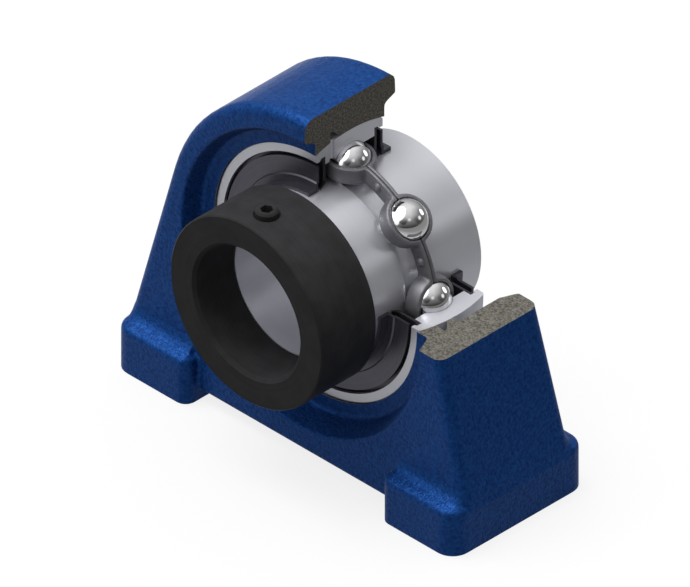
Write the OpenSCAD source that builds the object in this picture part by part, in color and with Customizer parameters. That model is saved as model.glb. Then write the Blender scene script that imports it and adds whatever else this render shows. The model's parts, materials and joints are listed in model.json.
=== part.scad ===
// Pillow block bearing unit with tapped feet and an eccentric locking collar.
// A quarter of the housing, the outer ring and the seals is cut away to show the inside.
// Origin: middle of the base, under the bearing. The shaft runs along Y and the collar is at -Y.

/* [Housing] */
// Height of the shaft axis above the base
axis_h = 42.9; // [41:0.1:46]
// Wall of the casting over the bearing
crown_wall = 8.2; // [6:0.1:10]
// Width of the casting at its top
crown_w = 26; // [23.5:0.1:28]
// Lean of each flank from the vertical, in degrees
flank_a = 14.8; // [12:0.1:15.4]
// Casting draft of the front and back, in degrees
draft_a = 2.1; // [1.2:0.1:2.8]
// Rounding of the casting's outer edges
edge_r = 2.3; // [1:0.1:2.8]
// Width of the spherical seat
seat_w = 20; // [19.6:0.1:22]
// Length over both feet
foot_span = 98.6; // [97:0.2:104]
// Depth of each foot along the shaft
foot_depth = 39; // [37:0.5:46]
// Length of each foot
foot_len = 21.2; // [18:0.1:23]
// Height of each foot
foot_h = 11; // [9:0.1:14]
// Height of the relieved underside between the feet
relief_h = 2.9; // [2.4:0.1:5]
// Concave blend between the feet and the body
blend_r = 3; // [1.5:0.1:4]
// Distance between the two tapped holes
bolt_spacing = 76.2; // [75:0.1:79]
// Core diameter of the tapped holes
tap_d = 10.2; // [8:0.1:11]
// Depth of the tapped holes
tap_depth = 18; // [13:0.5:20]
// Gap between the seat and the outer ring
seat_gap = 0.05; // [0.03:0.01:0.08]
// Depth of the two loading slots beyond the outer ring
slot_depth = 1.8; // [1:0.1:3]
// Distance of the loading slots' front wall from the middle
slot_front = 1.2; // [0.5:0.1:3]
// Distance of the grease groove's front wall from the middle
grease_front = 5.6; // [4.8:0.1:6.4]
// Depth of the grease groove beyond the outer ring
grease_depth = 2; // [1:0.1:2.4]
// Width of the grease groove
grease_w = 2.7; // [1.6:0.1:3.2]

/* [Bearing rings] */
// Shaft diameter
shaft_d = 30; // [28:0.1:31]
// Spherical outside diameter of the outer ring
ring_od = 62; // [61.6:0.1:64]
// Width of the outer ring
outer_w = 19; // [18.4:0.1:19.8]
// Width of the inner ring
inner_w = 36.6; // [34.6:0.1:42]
// Diameter of the circle through the ball centres
pitch_d = 46; // [45.6:0.1:46.4]
// Ball diameter
ball_d = 9.525; // [9.2:0.005:9.6]
// Number of balls
ball_count = 8; // [7:1:9]
// Turn of the first ball from the X axis, in degrees
ball_a = 0; // [0:1:20]
// Raceway radius as a share of the ball diameter
race_ratio = 0.515; // [0.51:0.005:0.53]
// Radial gap between each ball and each raceway
ball_gap = 0.03; // [0.02:0.005:0.05]
// Height of the shoulders beside the raceways
shoulder_h = 1.85; // [1.4:0.05:2]
// Diameter of the grease hole through the outer ring
grease_hole_d = 1.4; // [1:0.1:2]
// Chamfer of the ring edges
ring_chamfer = 0.3; // [0.2:0.05:0.6]

/* [Cage] */
// Thickness of the cage sheet
cage_t = 0.8; // [0.5:0.05:0.9]
// Gap between a ball and its pocket
pocket_gap = 0.09; // [0.05:0.01:0.1]
// Gap between the cage and the inner ring's shoulder
cage_in_gap = 1.1; // [0.8:0.05:1.4]
// Gap between the cage and the outer ring's shoulder
cage_out_gap = 1; // [0.8:0.05:1.3]
// Diameter of the rivet shanks
rivet_d = 1.2; // [0.8:0.1:1.5]
// Diameter of the rivet heads
rivet_head_d = 2.2; // [1.8:0.1:2.6]
// Height of the rivet heads
rivet_head_h = 0.6; // [0.4:0.05:0.9]

/* [Seals] */
// Depth of the seal seat in each face of the outer ring
seal_depth = 2.4; // [2.1:0.05:2.8]
// Wall of the outer ring at its faces
face_wall = 2.2; // [1.8:0.05:2.4]
// Depth of the groove that holds the seal's rim
rim_groove = 0.6; // [0.3:0.05:0.8]
// Thickness of the sheet steel in seals and flingers
sheet_t = 0.6; // [0.4:0.05:0.7]
// Gap between the seal lip and the inner ring
lip_gap = 0.3; // [0.2:0.05:0.4]
// Radial width of the seal lip
lip_w = 1.7; // [1.3:0.1:2.2]
// Gap between the flinger's rim and the outer ring
flinger_gap = 0.9; // [0.5:0.05:1.2]
// Reach of the flinger's sleeve beyond the outer ring
sleeve_reach = 2.4; // [1.6:0.1:2.6]
// Fit between pieces that are pressed together
press_gap = 0.02; // [0.01:0.01:0.03]

/* [Locking collar] */
// Outside diameter of the collar
collar_d = 44; // [42:0.5:48]
// Width of the collar
collar_w = 15.9; // [14:0.1:18]
// How far the collar reaches over the inner ring's nose
collar_lap = 4.1; // [3:0.1:4.3]
// Offset of the eccentric nose and recess
ecc = 0.6; // [0.4:0.05:0.7]
// Radial gap between the nose and the recess
ecc_gap = 0.2; // [0.19:0.01:0.3]
// Step from the inner ring's outside to the nose's highest side
nose_step = 1.2; // [0.8:0.1:1.4]
// Gap between the collar's bore and the shaft
collar_bore_gap = 0.1; // [0.05:0.05:0.3]
// Chamfer at the mouth of the collar's bore
bore_chamfer = 0.7; // [0.3:0.1:1]
// Chamfer of the collar's outer edges
collar_chamfer = 0.3; // [0.1:0.05:0.8]
// Set screw diameter
screw_d = 5; // [4:0.5:6]
// Set screw length
screw_len = 6; // [5:0.1:6.4]
// Width across the flats of the hexagon socket
hex_w = 2.5; // [2:0.1:3]
// Distance of the set screw from the collar's front face
screw_in = 6; // [5:0.1:8]
// Running gap between the set screw and its hole
screw_gap = 0.05; // [0.03:0.01:0.08]
// Distance of the set screw's tip from the shaft at rest
screw_lift = 2.2; // [1.8:0.1:2.6]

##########

Exercise objective:
Write out the listing's lines exactly, from its first line through the line that contains "collar is at -Y.", and stop there.

Response to the task:
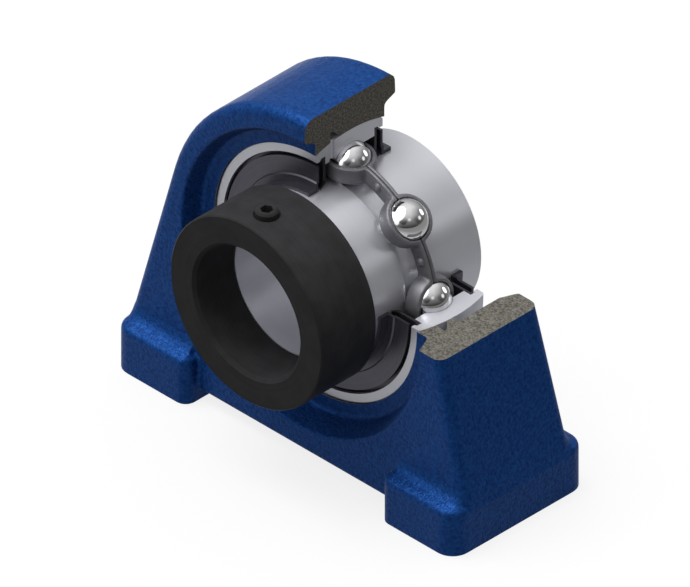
Write the OpenSCAD source that builds the object in this picture part by part, in color and with Customizer parameters. That model is saved as model.glb. Then write the Blender scene script that imports it and adds whatever else this render shows. The model's parts, materials and joints are listed in model.json.
=== part.scad ===
// Pillow block bearing unit with tapped feet and an eccentric locking collar.
// A quarter of the housing, the outer ring and the seals is cut away to show the inside.
// Origin: middle of the base, under the bearing. The shaft runs along Y and the collar is at -Y.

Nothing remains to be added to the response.